10 minutes later...
Ok, it does always pay to listen to people's advice. I went back and read the PDF for materials making. It says:
"Dye Transfer works by creating a relief image in gelatin. The thickness of the gelatin on the matrix is proportional to the amount of exposure the area receives. This is accomplished by exposing the matrix through the base. A yellow dye is incorporated in the emulsion, which absorbs the blue light to which the film is sensitive. The exposure proceeds to a greater depth into the emulsion with greater exposure. The film is developed in a pyro tanning developer that cross-links the polymers of the gelatin in exposed areas, and ‘hardens’ it, or makes it insoluble in water. The film is then washed in very hot water, and the unexposed gelatin washes off. The matrices are then soaked in dye baths, and the dyes migrate into the gelatin relief image on the matrix. The matrix is rinsed, and then rolled into contact with the receiver sheet.

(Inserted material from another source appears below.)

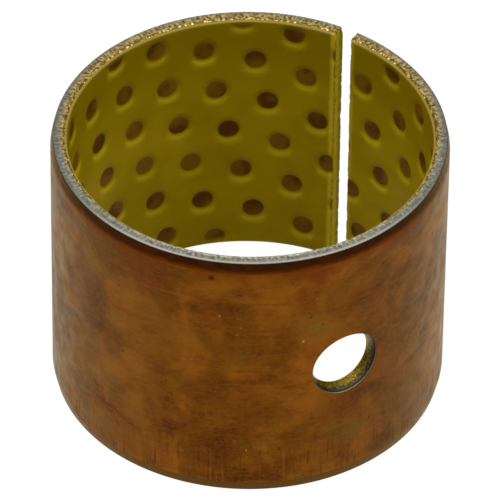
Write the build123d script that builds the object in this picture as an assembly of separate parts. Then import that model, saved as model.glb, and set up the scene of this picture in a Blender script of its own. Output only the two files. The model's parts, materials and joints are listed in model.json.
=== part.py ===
from build123d import *
import math
import os

# Wrapped plain bearing bushing, rolled from a three-layer strip: copper-plated
# steel outside, a sintered bronze layer under it, and an acetal lining with
# round grease indents on the bore.  The strip's ends face each other across an
# axial split, and one oil hole goes through the wall.
# Millimetres.  The origin is the centre of the bore at the lower end face, +Z
# runs along the bore, and the oil hole faces -Y.

# Strip and ring
BORE_DIAMETER = 55.0
LENGTH = 45.0
STEEL_THICKNESS = 1.85
BRONZE_THICKNESS = 0.35
LINING_THICKNESS = 0.30
SPLIT_GAP = 2.65
SPLIT_DIRECTION = 30.0      # degrees, counterclockwise from +X seen from above

# End chamfers, the same at both ends
OUTER_CHAMFER_LENGTH = 1.8
OUTER_CHAMFER_DEPTH = 0.4
INNER_CHAMFER_LENGTH = 0.4
INNER_CHAMFER_DEPTH = 0.5

# Oil hole, punched from the lining side, so it flares towards the outside
OIL_HOLE_DIAMETER = 9.8
OIL_HOLE_OUTER_DIAMETER = 10.9
OIL_HOLE_LAND = 1.0         # depth of the straight part, from the bore outwards
OIL_HOLE_OFFSET = 120.0     # degrees, clockwise from the split seen from above
OIL_HOLE_HEIGHT = LENGTH / 2

# Grease indents: a hexagonal pattern rolled into the strip while it was flat.
# Each is a shallow pocket with sloping sides that stops just short of the
# bronze.  Ten sides are near enough to round, and keep the lining's mesh light.
# "Along" is the distance round the bore from the middle of the split,
# counterclockwise seen from above, and "up" is the height over the lower end.
INDENT_DIAMETER = 4.2
INDENT_FLOOR_DIAMETER = 3.2
INDENT_SKIN = 0.08          # lining left between an indent's floor and the bronze
INDENT_SIDES = 10
INDENT_PITCH = 8.27
INDENT_ROW_TILT = 16.2      # degrees, a row's rise over the strip's length
INDENT_ANCHOR_ALONG = 2.1
INDENT_ANCHOR_UP = 18.65
INDENT_EDGE_CUT = 0.3       # least share of an indent's diameter that an edge leaves
INDENT_LEAD = 0.3           # how far its cutting solid starts inside the bore

CUT_MARGIN = 5.0            # how far a cutting solid runs past what it cuts

# Worked out from the sizes above
BORE_RADIUS = BORE_DIAMETER / 2
LINING_OUTER_RADIUS = BORE_RADIUS + LINING_THICKNESS
BRONZE_OUTER_RADIUS = LINING_OUTER_RADIUS + BRONZE_THICKNESS
OUTER_RADIUS = BRONZE_OUTER_RADIUS + STEEL_THICKNESS
BORE_GIRTH = math.pi * BORE_DIAMETER
INDENT_DEPTH = LINING_THICKNESS - INDENT_SKIN
HEX_ANGLE = 60.0            # between two neighbour directions of the pattern


def wall_section():
    """The ring's cross-section in the XZ plane, with its end chamfers."""
    inner_face_edge = BORE_RADIUS + INNER_CHAMFER_DEPTH
    outer_face_edge = OUTER_RADIUS - OUTER_CHAMFER_DEPTH
    outline = Polyline(
        (inner_face_edge, 0),
        (outer_face_edge, 0),
        (OUTER_RADIUS, OUTER_CHAMFER_LENGTH),
        (OUTER_RADIUS, LENGTH - OUTER_CHAMFER_LENGTH),
        (outer_face_edge, LENGTH),
        (inner_face_edge, LENGTH),
        (BORE_RADIUS, LENGTH - INNER_CHAMFER_LENGTH),
        (BORE_RADIUS, INNER_CHAMFER_LENGTH),
        close=True,
    )
    return make_face(Plane.XZ * outline)


def layer_band(inner_radius, outer_radius):
    """A rectangle in the XZ plane that spans one layer's thickness."""
    width = outer_radius - inner_radius
    middle = (inner_radius + outer_radius) / 2
    return Plane.XZ * Pos(middle, LENGTH / 2) * Rectangle(width, LENGTH + 2 * CUT_MARGIN)


def split_cutter():
    """The straight slot between the strip's two ends."""
    reach = OUTER_RADIUS + CUT_MARGIN
    slot = Pos(reach / 2, 0, LENGTH / 2) * Box(reach, SPLIT_GAP, LENGTH + 2 * CUT_MARGIN)
    return Rot(0, 0, SPLIT_DIRECTION) * slot


def oil_hole_cutter():
    """A straight land at the bore, then a cone that opens towards the outside."""
    land_end = BORE_RADIUS + OIL_HOLE_LAND
    start = BORE_RADIUS - CUT_MARGIN
    flare = (OIL_HOLE_OUTER_DIAMETER - OIL_HOLE_DIAMETER) / 2 / (OUTER_RADIUS - land_end)
    end = OUTER_RADIUS + CUT_MARGIN
    end_radius = OIL_HOLE_DIAMETER / 2 + flare * (end - land_end)
    outline = Polyline(
        (0, start),
        (OIL_HOLE_DIAMETER / 2, start),
        (OIL_HOLE_DIAMETER / 2, land_end),
        (end_radius, end),
        (0, end),
        close=True,
    )
    upright = revolve(make_face(Plane.XZ * outline), Axis.Z)
    lying = Rot(0, 90, 0) * upright
    direction = SPLIT_DIRECTION - OIL_HOLE_OFFSET
    return Rot(0, 0, direction) * Pos(0, 0, OIL_HOLE_HEIGHT) * lying


def indent_centres():
    """Every (along, up) place where the flat strip's pattern marks the lining."""
    tilt = math.radians(INDENT_ROW_TILT)
    steep = math.radians(INDENT_ROW_TILT + HEX_ANGLE)
    row_step = (INDENT_PITCH * math.cos(tilt), INDENT_PITCH * math.sin(tilt))
    next_row = (INDENT_PITCH * math.cos(steep), INDENT_PITCH * math.sin(steep))
    row_distance = INDENT_PITCH * math.sin(math.radians(HEX_ANGLE))
    reach = math.ceil((BORE_GIRTH + LENGTH) / row_distance)
    centres = []
    for row in range(-reach, reach + 1):
        for step in range(-reach, reach + 1):
            along = INDENT_ANCHOR_ALONG + row * next_row[0] + step * row_step[0]
            up = INDENT_ANCHOR_UP + row * next_row[1] + step * row_step[1]
            if marks_the_lining(along, up):
                centres.append((along, up))
    return centres


def marks_the_lining(along, up):
    """True where enough of an indent lies on the strip, away from its four corners."""
    from_split = min(along, BORE_GIRTH - along) - SPLIT_GAP / 2
    from_end = min(up, LENGTH - up) - INNER_CHAMFER_LENGTH
    least = (INDENT_EDGE_CUT - 0.5) * INDENT_DIAMETER
    cuts_split_edge = from_split < INDENT_DIAMETER / 2
    cuts_end_edge = from_end < INDENT_DIAMETER / 2
    if cuts_split_edge and cuts_end_edge:
        return False
    return from_split >= least and from_end >= least


def indent_cutters():
    """One shallow tapered pocket for each indent, cut from the bore outwards."""
    run = (INDENT_DIAMETER - INDENT_FLOOR_DIAMETER) / 2 / INDENT_DEPTH
    mouth_radius = INDENT_DIAMETER / 2 + run * INDENT_LEAD
    mouth = Pos(0, 0, -INDENT_LEAD) * RegularPolygon(mouth_radius, INDENT_SIDES)
    floor = Pos(0, 0, INDENT_DEPTH) * RegularPolygon(INDENT_FLOOR_DIAMETER / 2, INDENT_SIDES)
    cutter = Rot(0, 90, 0) * loft([mouth, floor], ruled=True)
    cutters = []
    for along, up in indent_centres():
        direction = SPLIT_DIRECTION + math.degrees(along / BORE_RADIUS)
        cutters.append(Rot(0, 0, direction) * Pos(BORE_RADIUS, 0, up) * cutter)
    return cutters


def layer(inner_radius, outer_radius, more_cutters=()):
    """One layer of the rolled strip, with the split and the oil hole cut out."""
    ring = revolve(wall_section() & layer_band(inner_radius, outer_radius), Axis.Z)
    return ring - [split_cutter(), oil_hole_cutter(), *more_cutters]


steel_backing = layer(BRONZE_OUTER_RADIUS, OUTER_RADIUS)
bronze_interlayer = layer(LINING_OUTER_RADIUS, BRONZE_OUTER_RADIUS)
acetal_lining = layer(BORE_RADIUS, LINING_OUTER_RADIUS, indent_cutters())

nodes = {
    "steel_backing": steel_backing,
    "bronze_interlayer": bronze_interlayer,
    "acetal_lining": acetal_lining,
}

os.makedirs("parts", exist_ok=True)
for name, shape in nodes.items():
    export_step(shape, f"parts/{name}.step")
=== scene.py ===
import json
import math

import bmesh
import bpy
import numpy as np
from mathutils import Matrix, Vector, noise
from mathutils.geometry import delaunay_2d_cdt

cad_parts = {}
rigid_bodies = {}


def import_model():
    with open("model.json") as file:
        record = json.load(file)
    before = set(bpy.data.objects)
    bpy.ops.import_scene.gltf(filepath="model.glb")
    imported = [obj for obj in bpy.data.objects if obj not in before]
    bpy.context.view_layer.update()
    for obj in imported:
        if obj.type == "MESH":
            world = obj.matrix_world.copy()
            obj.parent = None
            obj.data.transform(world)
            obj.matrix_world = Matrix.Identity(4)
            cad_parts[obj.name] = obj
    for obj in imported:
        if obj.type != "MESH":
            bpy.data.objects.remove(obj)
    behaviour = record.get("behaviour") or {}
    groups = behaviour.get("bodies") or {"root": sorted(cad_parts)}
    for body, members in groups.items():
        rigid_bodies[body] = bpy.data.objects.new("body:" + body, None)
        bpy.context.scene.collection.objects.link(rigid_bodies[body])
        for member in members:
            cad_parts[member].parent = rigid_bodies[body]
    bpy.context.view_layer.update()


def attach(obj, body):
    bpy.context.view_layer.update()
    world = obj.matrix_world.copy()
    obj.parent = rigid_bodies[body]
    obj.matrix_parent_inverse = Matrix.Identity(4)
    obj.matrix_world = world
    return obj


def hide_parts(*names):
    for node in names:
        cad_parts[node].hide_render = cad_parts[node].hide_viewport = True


for leftover in list(bpy.data.objects):
    bpy.data.objects.remove(leftover)

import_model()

# ----------------------------------------------
# Sizes, in millimetres, as in the CAD source
# ----------------------------------------------
MM = 0.001

# Strip and ring
LENGTH = 45.0
BORE_RADIUS = 27.5
LINING_RADIUS = 27.8        # outside of the lining
BRONZE_RADIUS = 28.15       # outside of the bronze
OUTER_RADIUS = 30.0
SPLIT_GAP = 2.65
SPLIT_ANGLE = math.radians(30)
OUTER_CHAMFER = (0.4, 1.8)  # depth, length
INNER_CHAMFER = (0.5, 0.4)
GIRTH = 2 * math.pi * BORE_RADIUS
SPAN = GIRTH - SPLIT_GAP    # the strip's length, measured at the bore

# Oil hole
HOLE_ANGLE = math.radians(-90)
HOLE_HEIGHT = LENGTH / 2
HOLE_RADIUS = 4.9
HOLE_OUTER_RADIUS = 5.45
HOLE_LAND = 1.0             # depth of the straight part
HOLE_STEPS = 96             # points round it
HOLE_EDGE_ROUND = 0.22      # softness of its outer edge
HOLE_BORE_ROUND = 0.25      # softness of its edge at the bore
HOLE_ROUND_SHARE = 0.6      # how much of a full round those soft edges have
HOLE_LINING_EDGE = 0.1      # how much wider it is at the bore, where the lining is worn
HOLE_WALL_RING = HOLE_RADIUS + 0.8  # radius of the ring of points in the walls round it
# Radii, from the bushing's axis, of the points down its wall
HOLE_STEEL_ROWS = (28.3, 28.5, 28.8, 29.1, 29.4, 29.7)
HOLE_BRONZE_ROWS = (27.92, 28.04)
HOLE_LINING_ROWS = (27.72,)

# Grease indents: the pattern is the CAD source's, the soft round shape is this script's
INDENT_PITCH = 8.27
INDENT_TILT = math.radians(16.2)
INDENT_ANCHOR = (2.1, 18.65)
INDENT_CAD_DIAMETER = 4.2
INDENT_LEAST = 0.15         # least share that an edge leaves of one, half the CAD source's
INDENT_RIM = 2.75           # radius where the soft slope starts
INDENT_FLOOR = 1.72         # radius of the flat floor
INDENT_DEPTH = 0.27
INDENT_PRESSED = (-0.19, 1.71)  # heights over an end's chamfer where it gains its depth
INDENT_RINGS = (2.75, 2.5, 2.3, 2.15, 2.0, 1.9, 1.8, 1.7, 1.58, 1.45, 1.0, 0.5)
INDENT_STEPS = 28           # points on a ring, and half of that on the last two
END_MARGIN = 0.4            # what those points keep from the strip's ends,
FACE_MARGIN = 0.12          # from the bushing's end faces
HOLE_MARGIN = 0.75          # and from the oil hole
PUNCHED_AWAY = 1.4          # how far inside the oil hole a lost indent's centre lies
DEEPEST_RADIUS = 27.775     # where the lining is left thinnest
MARK_NAME = "pocket"        # the lining's attribute for its stain and its painted lip highlights
STAIN_FADE = (1.30, 2.05)   # distances from an indent's centre where its brown fades
LIP_HIGHLIGHT_FACING = (0.25, 1.0)    # share of "below" in the direction where a lip's painted highlight gains strength
LIP_HIGHLIGHT_RISE = (1.78, 2.23)     # distances from the centre where the painted highlight comes up
LIP_HIGHLIGHT_FALL = (2.1, 3.5)       # and where it goes down again
END_HIGHLIGHT_FADE = (0.45, 1.05)  # distances from the strip's ends where their painted highlights fade
END_HIGHLIGHT_STRENGTH = (1.35, 0.7)  # of the painted highlights along the strip's first and last end

# Softness and wear
EDGE_ROUND = 0.12           # soft corners of the steel
BRONZE_ROUND = 0.05
LINING_ROUND = 0.9          # how far along the strip the lining's ends are pressed back
LINING_PRESS = 0.25         # and by what share of a full round
TEAR_DEPTH = 0.17           # most that the sheared ends fall short of a straight cut
TEAR_REACH = 0.7            # how far along the strip the torn edge is felt
TEAR_BROAD = (1.1, 2.2)     # size of its broad bumps, over the height and across the wall
TEAR_SMALL = (0.45, 1.2)
HIGHLIGHT_ANGLE = math.radians(60.4)  # from +X: painted golden highlight on the rim's bronze towards it, painted grey highlights opposite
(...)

The dye transfers from the matrix to the receiver."
And indeed, there is no mention of K-dichromate in the emulsion making. My simplication was way too simple.
Instead, it's hardened in a tanning (pyro) developer. So my question is, is gelatin hardened in a tanning developer fundamentally different than gelatin hardened by K-dichromate?
And obviously the matrix must be washed and the soluble gelatin removed.